Khan's comments follow Suzlon Energy's default on the repayment of FCCBs amounting to $ 220 million due earlier this month.
A Standard & Poor's (S&P) forecast in June 2012 had warned that more than half of the 48 companies that are due to redeem an estimated US $ 5 billion of convertible bonds in 2012 may default, while the others may redeem by borrowing at high cost or stiffer terms, he said.
"The recent phenomenon of sharp fluctuation in the exchange rate, particularly sharp depreciation of the rupee has imparted severe pressure on the profitability of many Indian firms having large foreign exchange obligations."

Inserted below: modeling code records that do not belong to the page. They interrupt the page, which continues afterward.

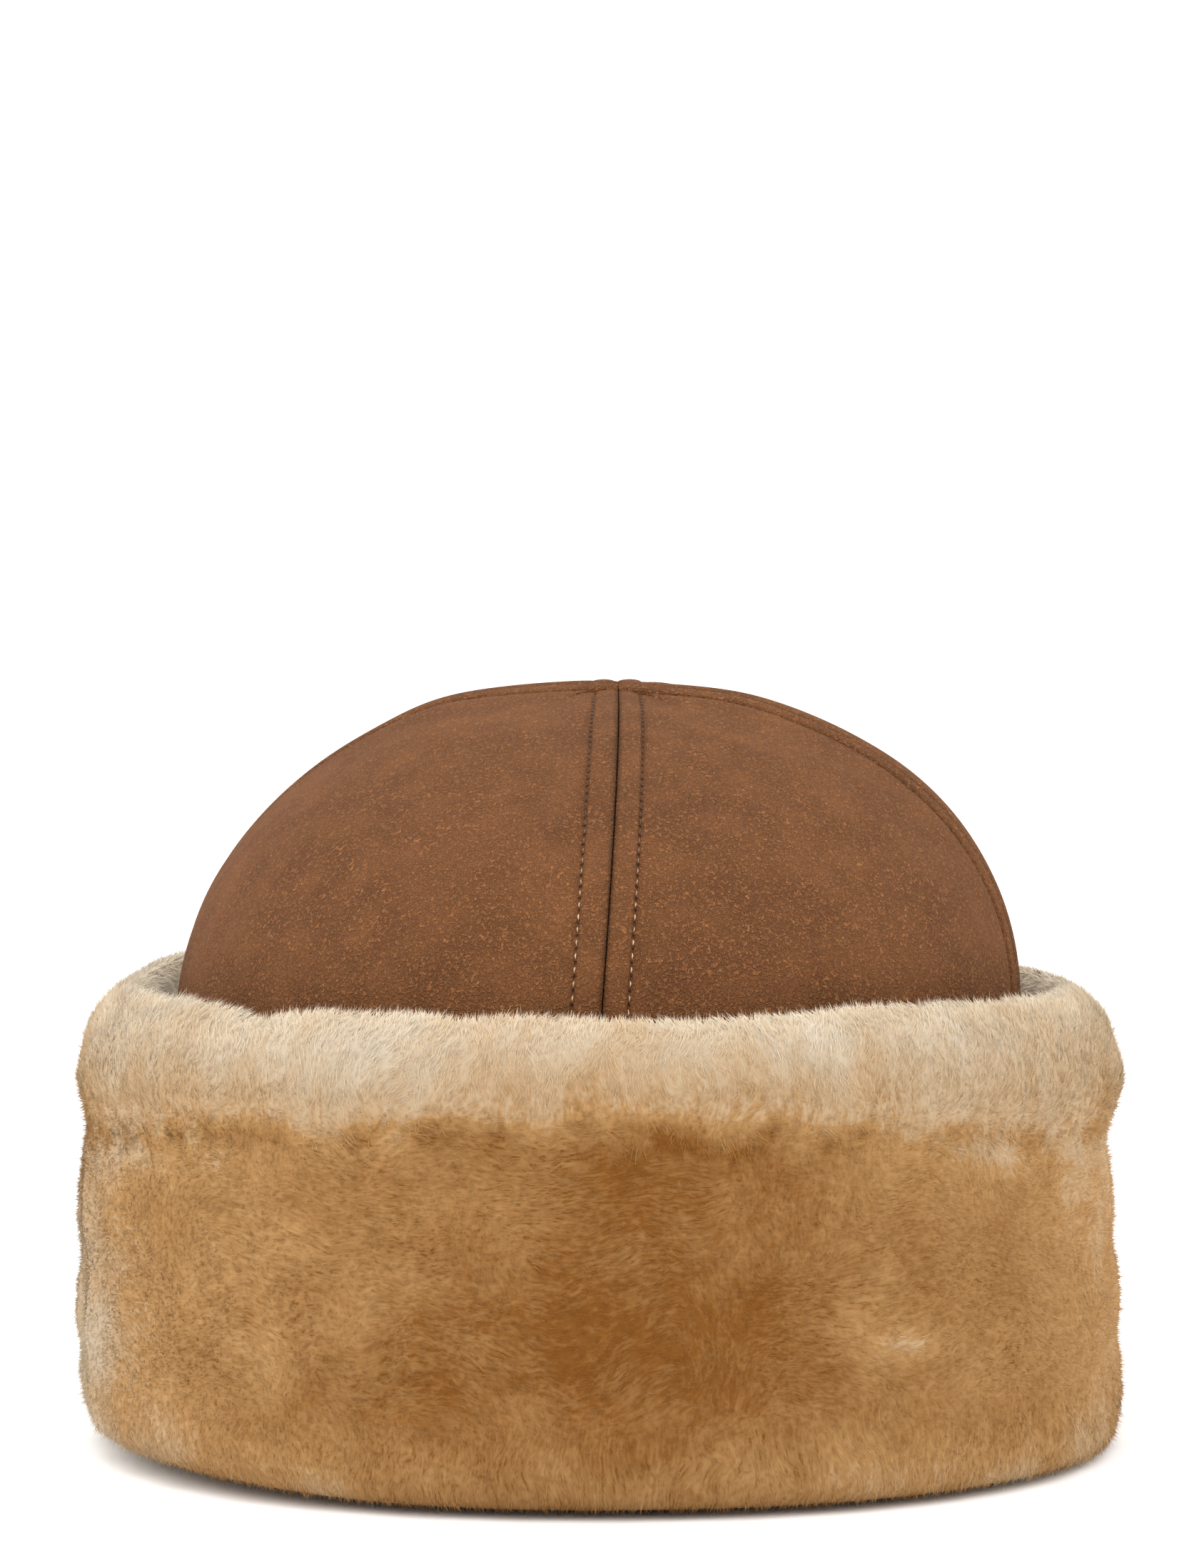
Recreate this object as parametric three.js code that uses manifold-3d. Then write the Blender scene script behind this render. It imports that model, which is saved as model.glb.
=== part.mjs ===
// A shearling hat: a dome of four suede-out quarter panels in a deep turned-up fur cuff.
// Millimetres, +Z up, the front of the hat towards -Y. The origin is on the surface that the hat
// rests on, at the middle of its length and width.
import * as THREE from 'three';
import * as BufferGeometryUtils from 'three/addons/utils/BufferGeometryUtils.js';
import Module from 'manifold-3d';

const wasm = await Module();
wasm.setup();

// The plan of every ring is an ellipse with full corners, deeper than it is wide by this much on each half.
const EXTRA_HALF_DEPTH = 10;
const PLAN_ROUNDNESS = 2.12;
const PIECE_GAP = 0.3;

// The dome
const CROWN_HALF_WIDTH = 99.2;
const CROWN_WALL = 4;
const CROWN_EDGE_Z = 12;
const DOME_START_Z = 102;
const DOME_HEIGHT = 75.2;
const DOME_ROUNDNESS = { right: 2.06, left: 2.12 };
const DOME_START_SHIFT_X = -1;
const APEX_SHIFT = { x: 5, y: 8 };

// The turned-back seam allowances beside each seam of the dome
const RIB_RISE = 1.8;
const RIB_FLAT_FROM = 1.3;
const RIB_FLAT_TO = 5.2;
const RIB_FOOT = 6.9;
const SEAM_EDGE_SHARE = 0.4;
const RIB_TUCKED_BELOW_Z = 98;
const RIB_FULL_ABOVE_Z = 105;

// Columns of a panel beside each seam: distance from the seam, and the most that it may be of a row's width
const SEAM_COLUMNS = [
  { across: PIECE_GAP / 2, mostShare: 0.25 },
  { across: RIB_FLAT_FROM, mostShare: 0.28 },
  { across: RIB_FLAT_TO, mostShare: 0.34 },
  { across: RIB_FOOT, mostShare: 0.44 },
  { across: 11, mostShare: 0.46 },
];

// Azimuths of the four seams, in degrees from +X towards +Y
const SEAMS = { front: -89.5, right: -12, back: 90.5, left: 168 };
const PANELS = [
  { name: 'crown_front_right', from: SEAMS.front, to: SEAMS.right },
  { name: 'crown_back_right', from: SEAMS.right, to: SEAMS.back },
  { name: 'crown_back_left', from: SEAMS.back, to: SEAMS.left },
  { name: 'crown_front_left', from: SEAMS.left, to: SEAMS.front + 360 },
];
const WALL_HEIGHTS = [CROWN_EDGE_Z, 55, RIB_TUCKED_BELOW_Z];
const DOME_ANGLES = [2.2, 15, 28, 41, 54, 66, 77, 85.2, 88.2];
const MIDDLE_COLUMNS = 5;

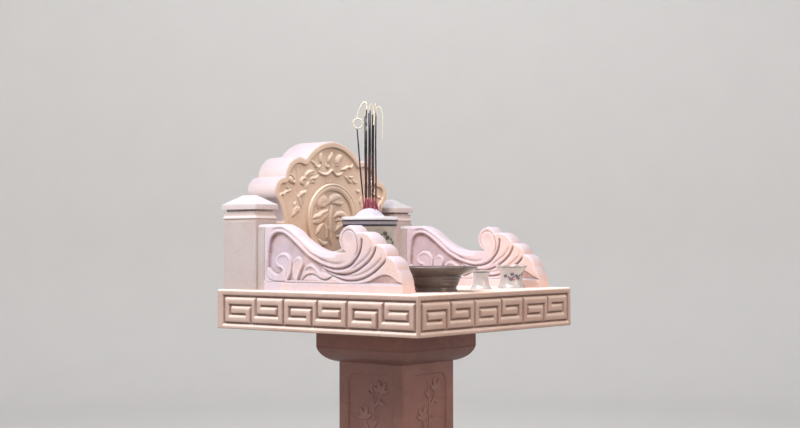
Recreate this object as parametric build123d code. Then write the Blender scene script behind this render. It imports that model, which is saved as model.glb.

Khan said the capital inflows to the country through ECBs, while helping the country fund the current account deficits and corporate to raises resources at a lower cost, could become a source of the transmission of severe external shocks to the domestic economy. "Therefore, it is important to develop the domestic corporate bond market to enable corporates to meet a substantial part of their funds requirement domestically," he said at the Yes Bank-FT summit here.
The central bank deputy governor added that a study on the various sources of finance within the country showed that large corporates engaged in non-financial activity have been raising 4 per cent via debt while bank borrowings and foreign currency borrowings accounted for 17.8 per cent and 3.2 per cent respectively as on March 31, 2011.